* START SUPPLIED RECORDS *

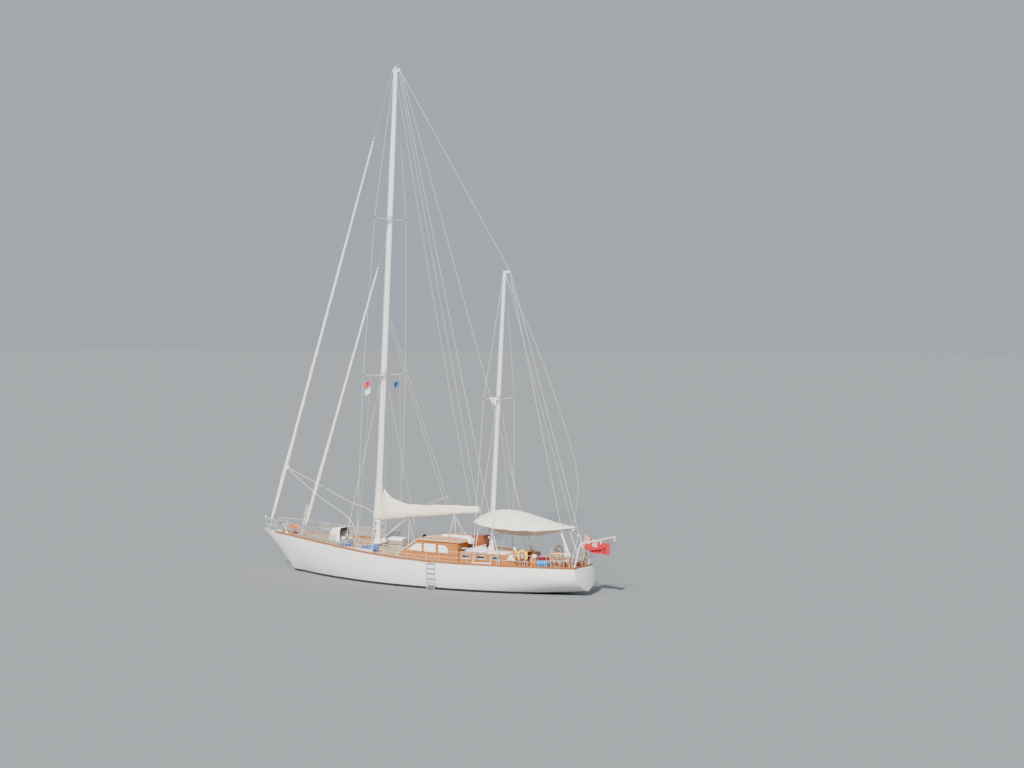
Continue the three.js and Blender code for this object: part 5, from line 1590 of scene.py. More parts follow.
@dataclass
class StandingRigging:
    """Wires, their bottlescrews and sleeves, and what hangs on them."""

    # foot and a point up the wire, port side
    screws: tuple[tuple[Point, Point], ...] = (
        ((2.5, 1.956, 1.70), (2.03, 1.87, 10.61)), ((3.38, 1.855, 1.71), (2.217, 0.15, 10.35)),
        ((1.44, 2.078, 1.69), (2.097, 0.15, 10.35)), ((-4.56, 1.916, 1.45), (-4.91, 1.45, 9.52)),
        ((-4.60, 1.909, 1.45), (-4.825, 0.115, 9.2)), ((-5.50, 1.769, 1.45), (-4.905, 0.115, 9.2)),
        ((-6.0, 1.66, 1.38), (1.06, 0.056, 26.22)), ((-9.48, 0.872, 1.38), (-5.562, 0.05, 15.79)))

    def build(self) -> None:
        """Makes every piece of the standing rigging."""
        for word in ("port", "starboard"):
            dress(f"main_shrouds_{word}", WIRE_STEEL)
            dress(f"mizzen_shrouds_{word}", WIRE_STEEL)
        dress("backstays", WIRE_STEEL)
        for side in Side:
            self.bottlescrews(side)
        self.sleeve()
        self.flags()

    def bottlescrews(self, side: Side) -> None:
        """The screws at the feet of the wires, each in a white sleeve."""
        shape, sleeves = Shape(), Shape()
        for foot, head in self.screws:
            a = Vector((foot[0], side.value * foot[1], foot[2]))
            b = Vector((head[0], side.value * head[1], head[2]))
            along = (b - a).normalized()
            shape.turned(tuple(a + along * 0.02), tuple(b), [
                (0, 0), (0, 0.02), (0.06, 0.02), (0.065, 0.011), (0.12, 0.011), (0.125, 0.02), (0.15, 0.022),
                (0.30, 0.022), (0.325, 0.02), (0.33, 0.011), (0.40, 0.011), (0.41, 0.015), (0.52, 0.013), (0.53, 0)],
                12)
            sleeves.tube([tuple(a + along * t) for t in (0.56, 1.5)], 0.013, 10)
        shape.made_into(f"bottlescrews_{side.word}", STEEL)
        sleeves.made_into(f"wire_sleeves_{side.word}", WHITE_PLASTIC)

    def sleeve(self) -> None:
        """The thick white sleeve on the port mizzen backstay, and the white ball above the pushpit."""
        shape = Shape()
        a, b = Vector((-9.505, 0.885, 1.98)), Vector((-8.985, 0.86, 3.09))
        line = [a.lerp(b, k / 12) for k in range(13)]
        sizes = [0.030 + 0.014 * math.sin(math.pi * k / 12) ** 0.4 + 0.002 * math.sin(k * 2.3) for k in range(13)]
        shape.tube(line, sizes, 16)
        shape.made_into("backstay_sleeve", WHITE_CLOTH, sharp=60)
        pod = Shape()
        pod.turned((-9.30, 0.89, 1.93), (-9.29, 0.89, 3.0), [(0, 0), (0.01, 0.07), (0.05, 0.095), (0.16, 0.095),
                                                             (0.21, 0.07), (0.22, 0)], 24)
        pod.made_into("stern_lamp_pod", WHITE_PLASTIC)

    def flags(self) -> None:
        """Small courtesy flags under the lower spreaders, on their halyards."""
        shape = Shape()
        for y, side in ((1.3, Side.PORT), (-1.3, Side.STARBOARD)):
            foot = LINES.inboard(2.45, side.value, 0.22, 0.05)
            shape.tube([(2.06, y, 10.57), tuple(foot)], 0.004, 6)
        shape.made_into("flag_halyards", WHITE_ROPE)
        rows = ((10.33, "red_flag", (0.70, 0.03, 0.04), 1.3), (9.96, "white_flag", (0.80, 0.80, 0.80), 1.3),
                (10.27, "blue_flag", (0.04, 0.14, 0.50), -1.3))
        for z, name, colour, y in rows:
            cloth = Canvas(f"{name}_bunting", colour=colour, soiled=tuple(c * 0.8 for c in colour), wrinkle=0.01)
            hoist = 2.075 + 0.033 * (10.57 - z) / 8.8

            def place(u: float, v: float) -> Point:
                droop = 0.16 * u * u + 0.02 * math.sin(u * 7 + z)
                along = 0.34 * u * (0.92 + 0.08 * v)
                return hoist + along, y + 0.05 * math.sin(u * 8 + v * 2) * u, z - 0.30 * v - droop

            flag = Shape().take(thickened(spread_grid(14, 8, place, (0.36, 0.30)), 0.0015)).made_into(name, cloth)


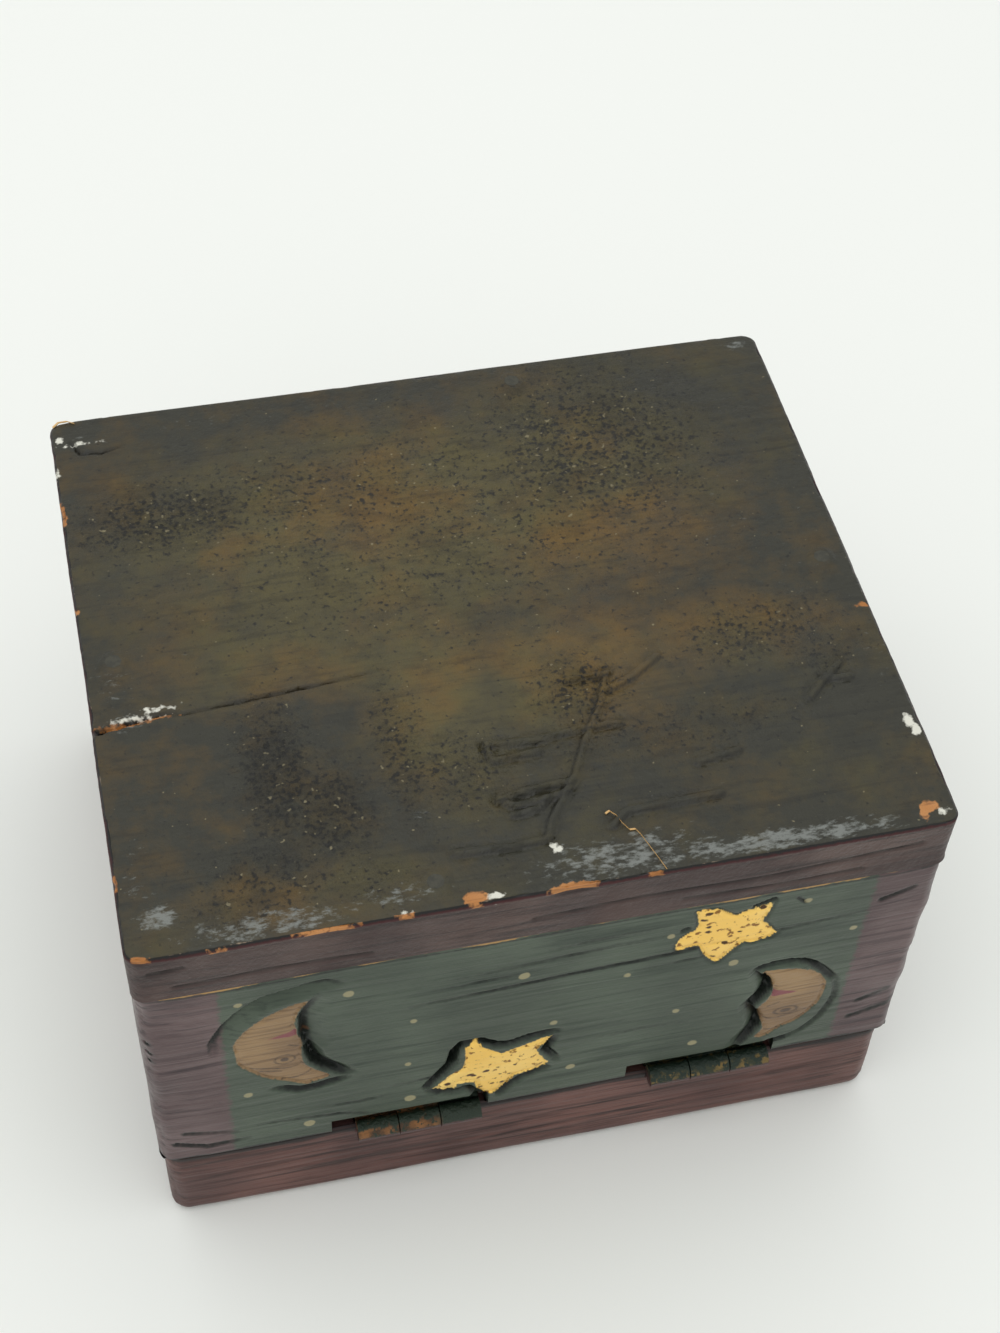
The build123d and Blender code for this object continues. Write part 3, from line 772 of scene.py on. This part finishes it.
# The underside board, which is on top here: scuffed, cracked at one end, with grit in its paint
boardShape = {
    "pitch": 0.55, "corner": 3.0, "arris": 1.0, "waviness": 0.4, "cornerWaviness": 0.5,
    "grain": 0.14, "sink": 0.32,
    "sideCracks": [
        [(-4, 92.2), (16, 93.4), (40, 93), (69, 95.2)], [(-68, 90.4), (-52, 91.2), (-33, 90.2)],
        [(24, 90.2), (44, 89.6), (58, 90.2)], [(-72, 95.6), (-66, 96.4)],
    ],
    "cuts": [
        (0.9, 0.6, [(-77, -15, 2.2), (-71, -14, 1.6), (-64, -12.8, 0.8), (-60, -12.6, 0.4)]),
        (0.5, 0.5, [(-61, -13.4, 0.4), (-48, -12.4, 0.9), (-35, -11.4, 0.8), (-18, -9.7, 0.1)]),
        (0.6, 0.5, [(-72, 60.5, 0.5), (-70.5, 57, 0.9), (-66, 56.4, 0.9), (-62, 57.5, 0.3)]),
    ],
    "ridges": [
        [(-5.5, -31.2), (4, -31.6), (14.6, -30.6), (20, -30.8)],
        [(-5.5, -31.2), (-5, -34.9), (4, -34.2)],
        [(-6, -43.4), (0, -42.4), (8, -41.9)],
        [(-6, -43.4), (-3, -45.4), (4, -44.6), (7, -43.8)],
        [(-4, -47.2), (1, -46.6), (2.6, -45)],
        [(-16, -53.4), (-6, -53.9), (1, -53.4)],
        [(20.5, -19), (17.6, -26), (12.6, -33.9), (9, -41), (6, -45), (2.4, -50), (1, -53.4)],
        [(20.5, -22.6), (25, -20.8), (31, -16.8)],
        [(13, -19.2), (20.5, -19)],
        [(32, -42.4), (40, -41.2)],
        [(57, -32), (61, -28.2), (65, -25)],
        [(61, -28.2), (66, -28.6)],
        [(13, -53), (16, -50.5), (34, -50)],
    ],
    "rough": [
        (-55, 36, 19, 9, 0.85), (-28, 38, 26, 10, 0.6), (-44, -31, 7, 17, 0.85),
        (-36, -40, 8, 11, 0.8), (-21, -30, 5, 16, 0.7), (-12, -36, 9, 9, 0.6), (-48, -52, 12, 8, 0.6),
        (33, 40, 24, 24, 0.75), (14, -22, 9, 9, 0.7), (52, -14, 16, 8, 0.65), (62, -20, 10, 6, 0.5),
        (-54, -57.5, 9, 4, 0.6), (-32, -56, 9, 4, 0.5), (0, 26, 56, 30, 0.45), (30, -34, 26, 6, 0.4),
    ],
    "brown": [
        (-8, 26, 50, 24, 1), (24, 30, 26, 24, 0.9), (-12, -14, 12, 26, 0.8),
        (14, -16, 18, 14, 0.8), (46, -14, 20, 8, 0.6), (-30, -2, 30, 12, 0.6), (-44, -58, 24, 6, 0.4),
    ],
    "bare": [
        (-75.6, 40.6, 0.9, 3.2), (-75.7, 15.1, 0.9, 0.7), (-76, -47.9, 0.8, 1.4),
        (-41, -65.6, 6.3, 1), (-14.6, -63.4, 2.2, 1.6), (3, -64.7, 4.4, 1.2),
        (70.6, -60.2, 1.9, 1.3), (69.2, -61.6, 0.9, 1.4), (-73.5, -64.6, 2, 0.8),
        (74.6, -11.9, 1.5, 0.6), (-70, -13.8, 4.6, 0.5), (-64, -13.2, 3, 0.4),
        (-27, -64.6, 1.4, 0.5), (-60, -65.4, 1.6, 0.5), (18, -64.8, 1.2, 0.4),
    ],
    "white": [
        (-10.9, -63.7, 1.3, 0.7), (1.4, -55.2, 0.6, 0.8), (2.1, -56.1, 0.8, 0.5), (73.4, -41, 1, 1.4),
        (74.1, -43.4, 0.8, 1.3), (72.6, -61.8, 1.2, 0.6), (-75.6, 52, 0.5, 1.3),
        (-68, -12.6, 3, 0.35), (-64, -11.2, 2.4, 0.3), (-27, -64, 0.8, 0.4),
        (-70, 59.6, 2.4, 0.3), (-74, 61, 0.6, 0.8),
    ],
    "scuffs": [
        (-69, -56.4, 3.2, 2.6, 1), (-50, -61.5, 17, 3, 0.75), (-28, -60, 9, 3, 0.5),
        (14, -60, 16, 4.6, 0.8), (42, -62, 22, 2.4, 0.95), (71, 63.5, 3, 1.6, 0.7),
        (-70, -14, 6, 2.6, 0.6), (-71, -4, 4, 8, 0.35), (-72, -50, 3, 9, 0.4),
        (-70, 61, 6, 3, 0.3), (-40, 62, 22, 2.4, 0.25), (-20, -44, 3, 1.4, 0.4),
        (73, -30, 2, 16, 0.3), (56, 10, 14, 18, 0.16), (-32, -52, 3, 1, 0.4),
    ],
    "pins": [(-20.7, -58.9), (20.7, 61.1), (-70, 1.1), (70, 1.1)],
}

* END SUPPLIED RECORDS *

DESCRIPTION OF THE TASK: Filter out all lines lacking the word "part" and copy the rest.

OUTPUT FOR THIS EXERCISE:
Continue the three.js and Blender code for this object: part 5, from line 1590 of scene.py. More parts follow.
The build123d and Blender code for this object continues. Write part 3, from line 772 of scene.py on. This part finishes it.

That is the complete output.